*Stated exercise:*
Repeat exactly the lines from the start of the records below through the line that contains "weld_length = 8; // [4:1:20]", including both.

*Raw data:*

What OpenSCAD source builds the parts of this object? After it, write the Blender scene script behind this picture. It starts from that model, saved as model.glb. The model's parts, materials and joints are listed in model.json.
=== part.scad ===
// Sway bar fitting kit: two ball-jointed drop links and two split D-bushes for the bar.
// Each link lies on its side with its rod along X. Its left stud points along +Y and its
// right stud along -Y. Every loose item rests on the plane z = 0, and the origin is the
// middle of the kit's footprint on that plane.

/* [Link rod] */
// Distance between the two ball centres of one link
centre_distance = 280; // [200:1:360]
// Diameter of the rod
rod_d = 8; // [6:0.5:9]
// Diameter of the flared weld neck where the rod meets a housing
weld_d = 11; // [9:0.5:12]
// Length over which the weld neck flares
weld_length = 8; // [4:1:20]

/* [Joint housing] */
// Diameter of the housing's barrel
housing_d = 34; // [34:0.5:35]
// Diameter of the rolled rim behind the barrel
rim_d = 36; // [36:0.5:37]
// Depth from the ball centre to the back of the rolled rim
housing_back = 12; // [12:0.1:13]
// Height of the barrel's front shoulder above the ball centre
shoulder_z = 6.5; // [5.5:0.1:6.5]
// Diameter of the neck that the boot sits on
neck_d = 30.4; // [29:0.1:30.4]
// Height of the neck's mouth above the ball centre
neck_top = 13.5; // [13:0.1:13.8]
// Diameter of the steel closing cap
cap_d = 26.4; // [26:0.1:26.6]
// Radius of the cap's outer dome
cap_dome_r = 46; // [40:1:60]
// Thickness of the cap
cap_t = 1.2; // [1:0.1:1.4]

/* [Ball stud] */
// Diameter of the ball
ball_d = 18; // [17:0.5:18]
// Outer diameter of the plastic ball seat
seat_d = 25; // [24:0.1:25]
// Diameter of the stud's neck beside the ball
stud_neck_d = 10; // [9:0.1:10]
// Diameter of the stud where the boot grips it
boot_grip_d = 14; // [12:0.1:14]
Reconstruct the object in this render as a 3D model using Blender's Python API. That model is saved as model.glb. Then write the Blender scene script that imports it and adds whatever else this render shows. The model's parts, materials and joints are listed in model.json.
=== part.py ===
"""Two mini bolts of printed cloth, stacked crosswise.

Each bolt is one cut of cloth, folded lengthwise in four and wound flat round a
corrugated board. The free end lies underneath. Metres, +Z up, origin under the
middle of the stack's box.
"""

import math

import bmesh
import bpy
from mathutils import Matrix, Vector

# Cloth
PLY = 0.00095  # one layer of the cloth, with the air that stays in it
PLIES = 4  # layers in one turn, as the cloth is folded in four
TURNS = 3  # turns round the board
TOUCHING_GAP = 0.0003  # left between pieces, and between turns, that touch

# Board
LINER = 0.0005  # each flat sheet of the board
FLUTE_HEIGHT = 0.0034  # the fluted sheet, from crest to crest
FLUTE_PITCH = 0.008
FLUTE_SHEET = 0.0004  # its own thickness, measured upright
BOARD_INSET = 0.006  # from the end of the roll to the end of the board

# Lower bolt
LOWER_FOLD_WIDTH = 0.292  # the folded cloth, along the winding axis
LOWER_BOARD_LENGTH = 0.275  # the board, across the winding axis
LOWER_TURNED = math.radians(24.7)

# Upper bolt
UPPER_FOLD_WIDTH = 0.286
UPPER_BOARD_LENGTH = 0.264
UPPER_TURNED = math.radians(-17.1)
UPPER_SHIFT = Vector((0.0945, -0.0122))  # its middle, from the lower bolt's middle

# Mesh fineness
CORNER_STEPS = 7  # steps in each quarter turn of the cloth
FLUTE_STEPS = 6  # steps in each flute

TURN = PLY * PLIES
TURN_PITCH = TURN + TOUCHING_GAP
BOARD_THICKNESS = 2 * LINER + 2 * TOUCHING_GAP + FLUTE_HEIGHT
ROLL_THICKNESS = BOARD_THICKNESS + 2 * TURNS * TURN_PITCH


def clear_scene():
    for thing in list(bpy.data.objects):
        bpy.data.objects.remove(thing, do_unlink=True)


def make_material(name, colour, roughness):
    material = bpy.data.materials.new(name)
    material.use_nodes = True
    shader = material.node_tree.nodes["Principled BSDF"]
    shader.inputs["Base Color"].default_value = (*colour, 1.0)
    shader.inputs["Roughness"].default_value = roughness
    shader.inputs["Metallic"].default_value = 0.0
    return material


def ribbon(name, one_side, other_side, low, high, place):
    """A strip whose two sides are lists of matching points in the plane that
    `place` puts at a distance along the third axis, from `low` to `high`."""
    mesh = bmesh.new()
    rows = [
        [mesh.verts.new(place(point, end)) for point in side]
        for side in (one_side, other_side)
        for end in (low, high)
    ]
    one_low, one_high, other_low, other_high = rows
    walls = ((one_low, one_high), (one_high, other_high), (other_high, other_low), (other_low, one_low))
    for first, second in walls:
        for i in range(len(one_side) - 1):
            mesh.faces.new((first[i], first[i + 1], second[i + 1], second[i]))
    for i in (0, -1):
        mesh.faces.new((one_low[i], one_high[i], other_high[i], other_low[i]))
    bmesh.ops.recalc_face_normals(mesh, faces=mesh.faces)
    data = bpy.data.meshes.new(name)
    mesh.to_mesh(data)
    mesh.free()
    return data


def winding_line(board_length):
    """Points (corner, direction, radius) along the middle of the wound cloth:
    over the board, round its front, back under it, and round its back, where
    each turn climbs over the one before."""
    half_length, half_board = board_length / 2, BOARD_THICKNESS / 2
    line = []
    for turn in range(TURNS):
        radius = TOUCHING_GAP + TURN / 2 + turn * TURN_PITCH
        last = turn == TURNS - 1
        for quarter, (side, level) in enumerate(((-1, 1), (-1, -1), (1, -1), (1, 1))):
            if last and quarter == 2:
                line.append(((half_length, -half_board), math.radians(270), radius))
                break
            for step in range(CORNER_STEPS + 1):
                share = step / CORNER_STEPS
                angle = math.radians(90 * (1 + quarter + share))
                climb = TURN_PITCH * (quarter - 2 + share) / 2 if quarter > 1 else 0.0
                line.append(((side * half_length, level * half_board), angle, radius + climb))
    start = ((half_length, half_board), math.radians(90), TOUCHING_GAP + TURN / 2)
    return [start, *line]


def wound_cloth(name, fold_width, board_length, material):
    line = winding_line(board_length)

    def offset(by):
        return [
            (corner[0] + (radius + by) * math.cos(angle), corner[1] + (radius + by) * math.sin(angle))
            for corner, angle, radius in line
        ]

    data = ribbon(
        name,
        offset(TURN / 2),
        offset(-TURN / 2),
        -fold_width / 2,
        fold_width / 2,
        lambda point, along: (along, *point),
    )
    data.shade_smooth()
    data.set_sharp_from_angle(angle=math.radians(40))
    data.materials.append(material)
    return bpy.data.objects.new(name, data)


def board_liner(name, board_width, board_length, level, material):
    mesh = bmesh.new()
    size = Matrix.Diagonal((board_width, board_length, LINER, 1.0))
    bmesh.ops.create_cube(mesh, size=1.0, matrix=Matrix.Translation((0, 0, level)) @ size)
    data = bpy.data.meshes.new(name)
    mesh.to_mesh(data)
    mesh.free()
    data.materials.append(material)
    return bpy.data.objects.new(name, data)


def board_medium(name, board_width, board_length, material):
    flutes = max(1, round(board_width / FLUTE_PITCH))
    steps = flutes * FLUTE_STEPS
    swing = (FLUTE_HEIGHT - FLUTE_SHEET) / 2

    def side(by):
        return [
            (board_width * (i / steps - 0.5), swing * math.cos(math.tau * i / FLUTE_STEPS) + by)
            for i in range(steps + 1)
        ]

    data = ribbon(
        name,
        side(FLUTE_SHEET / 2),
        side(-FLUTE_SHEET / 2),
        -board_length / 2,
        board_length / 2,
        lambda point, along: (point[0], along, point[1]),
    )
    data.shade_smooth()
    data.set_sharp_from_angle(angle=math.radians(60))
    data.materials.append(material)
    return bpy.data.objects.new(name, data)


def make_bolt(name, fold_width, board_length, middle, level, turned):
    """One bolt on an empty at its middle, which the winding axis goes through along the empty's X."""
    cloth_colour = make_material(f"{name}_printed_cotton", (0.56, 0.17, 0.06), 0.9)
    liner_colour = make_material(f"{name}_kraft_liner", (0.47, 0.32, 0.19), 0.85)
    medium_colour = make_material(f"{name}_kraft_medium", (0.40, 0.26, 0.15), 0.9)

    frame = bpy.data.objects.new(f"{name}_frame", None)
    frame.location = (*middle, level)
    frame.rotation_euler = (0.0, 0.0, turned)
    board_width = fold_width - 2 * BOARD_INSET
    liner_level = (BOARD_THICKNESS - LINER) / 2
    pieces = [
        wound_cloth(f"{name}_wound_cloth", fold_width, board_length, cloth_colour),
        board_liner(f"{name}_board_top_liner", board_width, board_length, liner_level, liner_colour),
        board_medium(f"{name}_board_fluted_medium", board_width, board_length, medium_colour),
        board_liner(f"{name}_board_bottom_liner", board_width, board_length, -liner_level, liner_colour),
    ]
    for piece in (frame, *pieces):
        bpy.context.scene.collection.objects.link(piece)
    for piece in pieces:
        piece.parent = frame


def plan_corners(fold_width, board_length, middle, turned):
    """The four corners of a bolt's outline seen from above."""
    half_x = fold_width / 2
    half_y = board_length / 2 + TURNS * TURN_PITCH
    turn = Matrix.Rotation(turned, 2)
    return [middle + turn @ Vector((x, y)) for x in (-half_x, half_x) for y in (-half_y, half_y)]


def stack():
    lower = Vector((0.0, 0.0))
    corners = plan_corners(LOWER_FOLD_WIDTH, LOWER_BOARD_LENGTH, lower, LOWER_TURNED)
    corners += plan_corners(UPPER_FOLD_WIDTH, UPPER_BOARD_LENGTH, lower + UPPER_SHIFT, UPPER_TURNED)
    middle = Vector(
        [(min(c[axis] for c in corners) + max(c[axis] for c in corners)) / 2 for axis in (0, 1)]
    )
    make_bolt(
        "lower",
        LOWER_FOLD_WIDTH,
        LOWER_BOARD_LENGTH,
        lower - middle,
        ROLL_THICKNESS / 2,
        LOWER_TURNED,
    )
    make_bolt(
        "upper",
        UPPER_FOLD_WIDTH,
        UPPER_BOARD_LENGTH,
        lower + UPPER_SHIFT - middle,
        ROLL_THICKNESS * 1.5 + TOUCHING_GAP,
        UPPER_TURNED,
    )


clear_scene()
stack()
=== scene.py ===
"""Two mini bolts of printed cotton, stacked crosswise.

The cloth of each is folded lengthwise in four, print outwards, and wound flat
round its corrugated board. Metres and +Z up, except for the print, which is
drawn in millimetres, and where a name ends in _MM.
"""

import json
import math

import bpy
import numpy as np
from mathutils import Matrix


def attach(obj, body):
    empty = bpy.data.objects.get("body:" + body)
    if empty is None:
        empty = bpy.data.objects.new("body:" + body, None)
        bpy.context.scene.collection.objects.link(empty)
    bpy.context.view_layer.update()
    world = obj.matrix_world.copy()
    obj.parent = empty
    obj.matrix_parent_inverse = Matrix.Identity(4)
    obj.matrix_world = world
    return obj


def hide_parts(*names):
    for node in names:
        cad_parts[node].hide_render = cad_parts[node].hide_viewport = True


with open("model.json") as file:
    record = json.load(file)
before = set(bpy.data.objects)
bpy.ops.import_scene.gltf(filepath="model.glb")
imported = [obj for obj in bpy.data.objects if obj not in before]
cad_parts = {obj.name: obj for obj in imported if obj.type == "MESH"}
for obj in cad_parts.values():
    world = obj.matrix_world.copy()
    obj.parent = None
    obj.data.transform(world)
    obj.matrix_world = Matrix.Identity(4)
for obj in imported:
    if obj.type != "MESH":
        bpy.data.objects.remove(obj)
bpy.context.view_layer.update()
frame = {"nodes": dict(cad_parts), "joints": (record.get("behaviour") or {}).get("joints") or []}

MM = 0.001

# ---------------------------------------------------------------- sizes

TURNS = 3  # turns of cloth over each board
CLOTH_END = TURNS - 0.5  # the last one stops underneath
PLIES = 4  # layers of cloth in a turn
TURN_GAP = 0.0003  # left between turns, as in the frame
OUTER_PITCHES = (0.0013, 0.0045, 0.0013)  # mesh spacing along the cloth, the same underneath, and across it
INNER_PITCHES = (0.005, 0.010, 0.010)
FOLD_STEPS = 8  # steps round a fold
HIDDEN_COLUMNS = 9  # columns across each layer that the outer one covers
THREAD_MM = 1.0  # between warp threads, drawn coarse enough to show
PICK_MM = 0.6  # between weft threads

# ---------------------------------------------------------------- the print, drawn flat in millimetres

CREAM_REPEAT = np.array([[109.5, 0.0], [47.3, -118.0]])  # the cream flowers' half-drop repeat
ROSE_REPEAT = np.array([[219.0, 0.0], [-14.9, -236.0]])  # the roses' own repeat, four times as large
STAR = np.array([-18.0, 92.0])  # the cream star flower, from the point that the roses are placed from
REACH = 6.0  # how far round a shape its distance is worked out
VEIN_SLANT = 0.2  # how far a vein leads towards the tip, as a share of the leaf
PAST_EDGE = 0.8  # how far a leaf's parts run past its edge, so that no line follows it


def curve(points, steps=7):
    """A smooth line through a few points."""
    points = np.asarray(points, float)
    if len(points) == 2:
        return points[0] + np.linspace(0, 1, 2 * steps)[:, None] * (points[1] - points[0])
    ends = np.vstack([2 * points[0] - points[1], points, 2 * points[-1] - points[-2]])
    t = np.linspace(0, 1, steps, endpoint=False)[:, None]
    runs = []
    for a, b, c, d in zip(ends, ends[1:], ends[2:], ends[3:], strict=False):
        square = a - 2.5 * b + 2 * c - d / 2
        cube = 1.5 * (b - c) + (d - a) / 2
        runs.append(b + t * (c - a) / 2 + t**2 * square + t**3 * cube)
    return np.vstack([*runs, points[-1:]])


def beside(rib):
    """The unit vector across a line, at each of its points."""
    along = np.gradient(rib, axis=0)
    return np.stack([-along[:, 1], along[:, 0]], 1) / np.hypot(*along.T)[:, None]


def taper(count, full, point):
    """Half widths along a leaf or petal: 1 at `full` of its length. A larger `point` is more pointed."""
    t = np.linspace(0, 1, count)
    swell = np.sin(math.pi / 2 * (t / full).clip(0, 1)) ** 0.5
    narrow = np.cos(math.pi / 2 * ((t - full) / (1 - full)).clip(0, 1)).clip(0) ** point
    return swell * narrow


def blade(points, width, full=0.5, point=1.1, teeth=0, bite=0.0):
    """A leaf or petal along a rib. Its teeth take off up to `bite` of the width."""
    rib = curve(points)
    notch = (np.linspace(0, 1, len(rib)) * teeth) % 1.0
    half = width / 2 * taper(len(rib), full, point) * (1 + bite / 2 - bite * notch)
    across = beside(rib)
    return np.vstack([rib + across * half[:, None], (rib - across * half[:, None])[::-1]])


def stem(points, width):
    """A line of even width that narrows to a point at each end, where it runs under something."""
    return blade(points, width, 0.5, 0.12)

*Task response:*
What OpenSCAD source builds the parts of this object? After it, write the Blender scene script behind this picture. It starts from that model, saved as model.glb. The model's parts, materials and joints are listed in model.json.
=== part.scad ===
// Sway bar fitting kit: two ball-jointed drop links and two split D-bushes for the bar.
// Each link lies on its side with its rod along X. Its left stud points along +Y and its
// right stud along -Y. Every loose item rests on the plane z = 0, and the origin is the
// middle of the kit's footprint on that plane.

/* [Link rod] */
// Distance between the two ball centres of one link
centre_distance = 280; // [200:1:360]
// Diameter of the rod
rod_d = 8; // [6:0.5:9]
// Diameter of the flared weld neck where the rod meets a housing
weld_d = 11; // [9:0.5:12]
// Length over which the weld neck flares
weld_length = 8; // [4:1:20]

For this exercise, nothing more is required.